Friday 11 February 2022

The musings of a would-be memoirist

 Sometimes it’s just too hard to write

                and my meandering sentences

                                don’t find a place

                                                to settle.

Ideas flit like butterflies

                my attention

                                                wanders

aimlessly

                                from place

                to place                                quite far away

                                                and separate.


How can I join the dots

                                and focus?

 

My self-sabotage is legendary

                at least in my own head

                                where I am the star of my own show.

 

And yet all too often writing is just too hard…

 

How do I convey to you

                the complexities

                                of my thought process?

 

I was told once

                I was ordinary

                                Everyone feels the same way,

 

I was affronted by that!

 

Didn’t he know I was special?

                Unique,

                                a true revolutionary,

                                                trailblazing pioneer!

To be ordinary,

                like everybody else?

                                Oh, the horror!

 

I want to stand out … and yet

                so often I want to hide and not be noticed

                                comparison could be unfavourable

                                                and what if no one understands?

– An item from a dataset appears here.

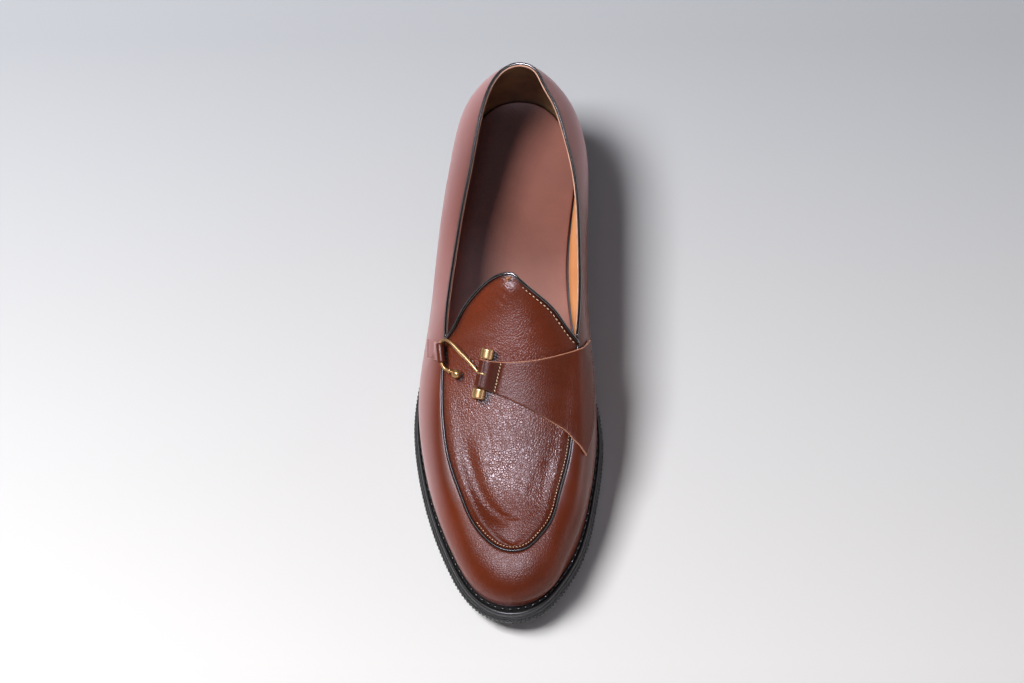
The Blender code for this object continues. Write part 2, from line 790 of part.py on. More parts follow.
class Skin:
    """Reads places over the upper by station and by angle round the foot, 0 at its top."""

    def __init__(self):
        surface = UpperSurface(0.0)
        self.tree = BVHTree.FromPolygons([tuple(vert) for vert in surface.verts], surface.faces)

    def hit(self, station, angle):
        turn = math.radians(angle)
        out = Vector((math.sin(turn), 0.0, math.cos(turn)))
        axis = Vector((0.0, along(station), GIRTH_AXIS_HEIGHT))
        return self.tree.ray_cast(axis + out * OUTSOLE_LENGTH, -out)[0]

    def difference(self, station, angle, station_step, angle_step):
        """Run between two nearby places, or to the place itself beside the open mouth."""
        here = self.hit(station, angle)
        after = self.hit(station + station_step, angle + angle_step) or here
        before = self.hit(station - station_step, angle - angle_step) or here
        return np.array(after - before)

    def normal(self, station, angle):
        run = self.difference(station, angle, -STATION_STEP, 0.0)
        turn = self.difference(station, angle, 0.0, ANGLE_STEP)
        return unit(np.cross(turn, run))

    def over(self, station, angle, height):
        return np.array(self.hit(station, angle)) + height * self.normal(station, angle)


class Strap:
    """Path of the strap over the vamp and round the bar in its folded end."""

    def __init__(self, skin):
        self.skin = skin
        self.fold_radius = BAR_RADIUS + GAP + STRAP_THICKNESS / 2
        self.low = STRAP_SEAT + STRAP_THICKNESS / 2
        self.bar_height = self.low + self.fold_radius
        ends = [self.skin.over(*self.place(self.share_at(0.0, v), v), self.bar_height) for v in (0.0, 1.0)]
        self.start, self.end = ends
        self.axis = unit(self.end - self.start)
        middle = self.place(self.share_at(0.0, 0.5), 0.5)
        normal = self.skin.normal(*middle)
        self.up = unit(normal - self.axis * np.dot(normal, self.axis))
        self.out = np.cross(self.axis, self.up)

    def place(self, share, v):
        """Station and angle at a share of the way to the fold and a share across."""
        rear = spline(STRAP_ROWS, share, 1)
        front = spline(STRAP_ROWS, share, 2)
        base = spline(STRAP_ANGLES, v, 1)
        fold = spline(STRAP_ANGLES, v, 2)
        return rear + (front - rear) * v, base + (fold - base) * share

    def share_at(self, distance, v):
        """Share of the way along a row at a distance back from the bar."""
        back = distance + self.fold_radius + STRAP_THICKNESS / 2
        end = self.skin.hit(*self.place(1.0, v))
        near = self.skin.hit(*self.place(NEAR_LEVEL, v))
        return 1.0 - (1 - NEAR_LEVEL) * back / (end - near).length

    def centre(self, v):
        return self.start + (self.end - self.start) * v

    def lifted(self, share, v, height, distance):
        """Point over the leather, drawn to the straight bar as it comes near to it."""
        point = self.skin.over(*self.place(share, v), height)
        spot = self.skin.over(*self.place(self.share_at(0.0, v), v), self.bar_height)
        return point + (self.centre(v) - spot) * smooth(1 - distance / FOLD_LENGTH)

    def seam_lift(self, share, v):
        """Extra height where the strap crosses the piping of the apron."""
        station, angle = self.place(share, v)
        station = max(station, NOTCH)
        x = centre_line(station) + EDGE.half(station, 1)
        seam = math.degrees(math.atan2(x, edge_height(station) - GIRTH_AXIS_HEIGHT))
        away = math.radians(angle - seam) * np.hypot(x, edge_height(station) - GIRTH_AXIS_HEIGHT)
        bump = 2 * PIPING_RADIUS + 3 * GAP - SEAM_DEPTH
        return bump * math.exp(-(away / (STRAP_HUMP * PIPING_RADIUS)) ** 2)

    def row(self, v):
        """Points of one row: along the top, round the bar and back underneath."""
        points = []
        last = self.share_at(FOLD_LENGTH, v)
        for i in range(STRAP_STEPS):
            share = last * i / STRAP_STEPS
            points.append(self.lifted(share, v, self.low + self.seam_lift(share, v), FOLD_LENGTH))
        for part, rise in reversed(FOLD_ROWS[1:]):
            distance = FOLD_LENGTH * part
            height = self.low + 2 * self.fold_radius * rise
            points.append(self.lifted(self.share_at(distance, v), v, height, distance))
        for i in range(FOLD_STEPS + 1):
            turn = math.pi / 2 - math.pi * i / FOLD_STEPS
            spoke = self.out * math.cos(turn) + self.up * math.sin(turn)
            points.append(self.centre(v) + self.fold_radius * spoke)
        for part in UNDER_PARTS:
            distance = FOLD_LENGTH * part
            points.append(self.lifted(self.share_at(distance, v), v, self.low, distance))
        return points


def grid_mesh(name, rows):
    """Open sheet through rows of equal count."""
    width = len(rows[0])
    faces = []
    for i in range(len(rows) - 1):
        for k in range(width - 1):
            a = i * width + k
            faces.append((a, a + 1, a + width + 1, a + width))
    mesh = bpy.data.meshes.new(name)
    mesh.from_pydata([tuple(point) for row in rows for point in row], [], faces)
    mesh.update()
    return mesh


def thicken(item, thickness):
    wall = item.modifiers.new("wall", 'SOLIDIFY')
    wall.thickness = thickness
    wall.offset = 0.0
    return item


def helper(name, mesh):
    """Object that only cuts or joins another one."""
    item = bpy.data.objects.new(name, mesh)
    bpy.data.collections["Cutters"].objects.link(item)
    item.hide_render = True
    item.display_type = 'WIRE'
    return item


def combine(item, other, operation):
    step = item.modifiers.new(other.name, 'BOOLEAN')
    step.operation = operation
    step.solver = 'EXACT'
    step.object = other


def frame_matrix(origin, x_axis, y_axis, z_axis):
    matrix = Matrix.Identity(4)
    for column, axis in enumerate((x_axis, y_axis, z_axis, origin)):
        for row in range(3):
            matrix[row][column] = axis[row]
    return matrix


def turned(item, steps):
    """Turn a profile in the XZ plane round the object's Z axis."""
    screw = item.modifiers.new("turn", 'SCREW')
    screw.steps = steps
    screw.render_steps = steps
    screw.use_merge_vertices = True
    screw.merge_threshold = MERGE_DISTANCE
    screw.use_normal_calculate = True


def profile_mesh(name, points, closed):
    edges = [(i, i + 1) for i in range(len(points) - 1)]
    if closed:
        edges.append((len(points) - 1, 0))
    mesh = bpy.data.meshes.new(name)
    mesh.from_pydata([(x, 0.0, z) for x, z in points], edges, [])
    return mesh


def make_strap(strap):
    """Tapered strap folded round its bar, with a slot in the fold for the hook."""
    rows = [strap.row(i / STRAP_ACROSS) for i in range(STRAP_ACROSS + 1)]
    item = new_object("strap", grid_mesh("strap", rows), CALF_LEATHER)
    thicken(item, STRAP_THICKNESS)
    cube = bmesh.new()
    bmesh.ops.create_cube(cube, size=1.0)
    reach = strap.fold_radius + STRAP_THICKNESS
    back = BAR_RADIUS + 2 * HOOK_RADIUS + 3 * GAP
    size = (reach + back, 2 * (HOOK_RADIUS + 2 * GAP), 2 * reach)
    bmesh.ops.scale(cube, vec=size, verts=cube.verts)
    mesh = bpy.data.meshes.new("slot")
    cube.to_mesh(mesh)
    cube.free()
    slot = helper("slot", mesh)
    middle = strap.centre(0.5) + strap.out * (reach - back) / 2
    slot.matrix_world = frame_matrix(middle, strap.out, strap.axis, strap.up)
    combine(item, slot, 'DIFFERENCE')


def make_strap_bar(strap):
    """Brass bar in the fold with a round knob at each end."""
    inner = np.linalg.norm(strap.end - strap.start) / 2 + 2 * GAP
    outer = inner + KNOB_LENGTH
    half = [(0.0, outer), (KNOB_RADIUS - KNOB_EDGE, outer), (KNOB_RADIUS, outer - KNOB_EDGE),
            (KNOB_RADIUS, inner + KNOB_EDGE), (KNOB_RADIUS - KNOB_EDGE, inner), (BAR_RADIUS, inner)]
    profile = half + [(x, -z) for x, z in reversed(half)]
    item = new_object("strap_bar", profile_mesh("strap_bar", profile, False), BRASS)
    across = np.cross(strap.axis, strap.out)
    item.matrix_world = frame_matrix(strap.centre(0.5), strap.out, across, strap.axis)
    turned(item, TURNING_STEPS)


def make_hook(strap, skin):
    """Brass S-hook: an eye on the bar, a wire over the leather and through the loop, a ball."""
    middle = strap.centre(0.5)
    eye_radius = BAR_RADIUS + GAP + HOOK_RADIUS
    route = [middle + strap.out * eye_radius]
    route += [skin.over(*row) for row in HOOK_RISE]
    start, end = loop_ends(skin)
    route += [start, (start + end) / 2, end]
    route += [skin.over(*row) for row in HOOK_RETURN]
    points = smooth_path(route, WIRE_STEPS)
    curve = cord("hook_wire", points, HOOK_RADIUS, BRASS)
    bpy.context.view_layer.update()
    mesh = bpy.data.meshes.new_from_object(curve.evaluated_get(bpy.context.evaluated_depsgraph_get()))
    bpy.data.objects.remove(curve)
    shape = bmesh.new()
    shape.from_mesh(mesh)
    bmesh.ops.remove_doubles(shape, verts=shape.verts, dist=MERGE_DISTANCE)
    shape.to_mesh(mesh)
    shape.free()
    mesh.materials.clear()
    item = new_object("hook", mesh, BRASS)
    ring = [(eye_radius + HOOK_RADIUS * math.cos(a), HOOK_RADIUS * math.sin(a))
            for a in (2 * math.pi * i / WIRE_SIDES for i in range(WIRE_SIDES))]
    eye = helper("eye", profile_mesh("eye", ring, True))
    eye.matrix_world = frame_matrix(middle, strap.out, np.cross(strap.axis, strap.out), strap.axis)
    turned(eye, EYE_STEPS)
    combine(item, eye, 'UNION')
    ball_shape = bmesh.new()
    bmesh.ops.create_uvsphere(ball_shape, u_segments=BALL_SEGMENTS, v_segments=BALL_RINGS,
                              radius=HOOK_BALL_RADIUS)
    ball_mesh = bpy.data.meshes.new("ball")
    ball_shape.to_mesh(ball_mesh)
    ball_shape.free()
    ball = helper("ball", ball_mesh)
    ball.location = route[-1]
    combine(item, ball, 'UNION')


def smooth_path(route, parts):
    """Smooth curve through hand-placed points, read at even shares between them."""
    rows = [(float(i), *point) for i, point in enumerate(route)]
    steps = (len(route) - 1) * parts
    return [np.array([spline(rows, i / parts, axis) for axis in (1, 2, 3)]) for i in range(steps + 1)]


def loop_ends(skin):
    """Middle of the loop's two mouths."""
    rise = LOOP_WALL + HOOK_RADIUS + 2 * GAP
    return [skin.over(station, angle, height + rise) for station, angle, height in (LOOP_START, LOOP_END)]


def make_hook_loop(skin):
    """Rolled leather loop round the hook and the tab that holds it on the quarter."""
    start, end = loop_ends(skin)
    axis = unit(end - start)
    bore = HOOK_RADIUS + 2 * GAP
    half = np.linalg.norm(end - start) / 2
    ring = [(bore + LOOP_WALL, half), (bore + LOOP_WALL, -half), (bore, -half), (bore, half)]
    tube = helper("loop_tube", profile_mesh("loop_tube", ring, True))
    side = unit(np.cross(axis, (0.0, 0.0, 1.0)))
    tube.matrix_world = frame_matrix((start + end) / 2, side, np.cross(axis, side), axis)
    turned(tube, TURNING_STEPS)
    rows = []
    for i in range(TAB_ROWS):
        share = i / (TAB_ROWS - 1)
        place = TAB_MARGIN + (1 - 2 * TAB_MARGIN) * share
        high = np.array(LOOP_START) + (np.array(LOOP_END) - LOOP_START) * place
        low = np.array(TAB_START) + (np.array(TAB_END) - TAB_START) * share
        row = []
        for k in range(TAB_COLUMNS):
            part = k / (TAB_COLUMNS - 1)
            under = TAB_SEAT + (high[2] - TAB_SEAT) * smooth(1 - part / TAB_RISE)
            row.append(skin.over(*(high[:2] + (low - high[:2]) * part), under + TAB_THICKNESS / 2))
        rows.append(row)
    item = new_object("hook_loop", grid_mesh("hook_loop", rows), CALF_LEATHER)
    thicken(item, TAB_THICKNESS)
    combine(item, tube, 'UNION')


def main():
    for item in list(bpy.data.objects):
        bpy.data.objects.remove(item, do_unlink=True)
    for name in ("Loafer", "Cutters"):
        bpy.context.scene.collection.children.link(bpy.data.collections.new(name))
    surface = UpperSurface(SEAM_DEPTH)
    make_outsole()
    make_heel()
    make_welt()
    make_insole()
    make_upper(surface)
    make_collar_piping(surface)
    make_tongue_piping(surface)
    make_apron_piping(surface)
    skin = Skin()
    strap = Strap(skin)
    make_strap(strap)
    make_strap_bar(strap)
    make_hook(strap, skin)
    make_hook_loop(skin)


main()
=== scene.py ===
"""Looks of the loafer: leather, piping, stitches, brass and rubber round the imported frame.

Metres, +Z up. The toe points along -Y, the inner side of the foot is +X. Stations run
along the length as shares, 0 at the back of the heel and 1 at the toe. The shapes come
from the same named sizes as the solids, read more finely.
"""

import functools
import math

import bpy
import numpy as np
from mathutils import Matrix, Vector
from mathutils.bvhtree import BVHTree


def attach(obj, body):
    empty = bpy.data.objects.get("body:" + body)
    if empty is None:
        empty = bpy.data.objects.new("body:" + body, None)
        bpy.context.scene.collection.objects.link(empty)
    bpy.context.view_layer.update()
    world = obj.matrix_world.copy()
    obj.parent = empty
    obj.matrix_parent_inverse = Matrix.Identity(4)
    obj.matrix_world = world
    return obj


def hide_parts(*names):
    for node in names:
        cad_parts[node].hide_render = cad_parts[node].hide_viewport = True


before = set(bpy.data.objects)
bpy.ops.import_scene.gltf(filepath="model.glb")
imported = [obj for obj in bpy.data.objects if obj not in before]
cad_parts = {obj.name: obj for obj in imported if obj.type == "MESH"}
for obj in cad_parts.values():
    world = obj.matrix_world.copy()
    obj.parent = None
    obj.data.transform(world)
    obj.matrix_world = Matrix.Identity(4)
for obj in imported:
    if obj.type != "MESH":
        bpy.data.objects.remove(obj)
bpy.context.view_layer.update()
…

                                               

Is that why it is so hard to write?

 

Can I find the time?

                Do I carve out minutes

                                for my-self indulgent

                                                twaddle?

Will anybody care?

 

Sometimes it’s just too hard to write,

                until I pick up my pen

                                and spoil this pristine page with scribble.

 

I’m going to need another notebook

                for the good stuff

                                while this will be hidden

 

Unless - I publish anyway

                and become the viral sensation,

                                that I obviously deserve to be.

 

But then it doesn’t happen

                and I wallow

                                I throw the pens

                                                I tear the paper

                                I stamp my feet, collapse in a heap.

 

It’s difficult to write when you are crying

                although I’ve mastered the art of while I drive

 

Tears flow freely like the ideas,

                the words that tumble

                                while I have no pen to hand

                                                are amazingly fluent and creative

                                award winning literature

 

But here and now as I doodle

                a flower

                                a box

                                                a dreamy white cloud

 

It’s just too hard to write

                so I give up

                                   and make a cup of tea instead.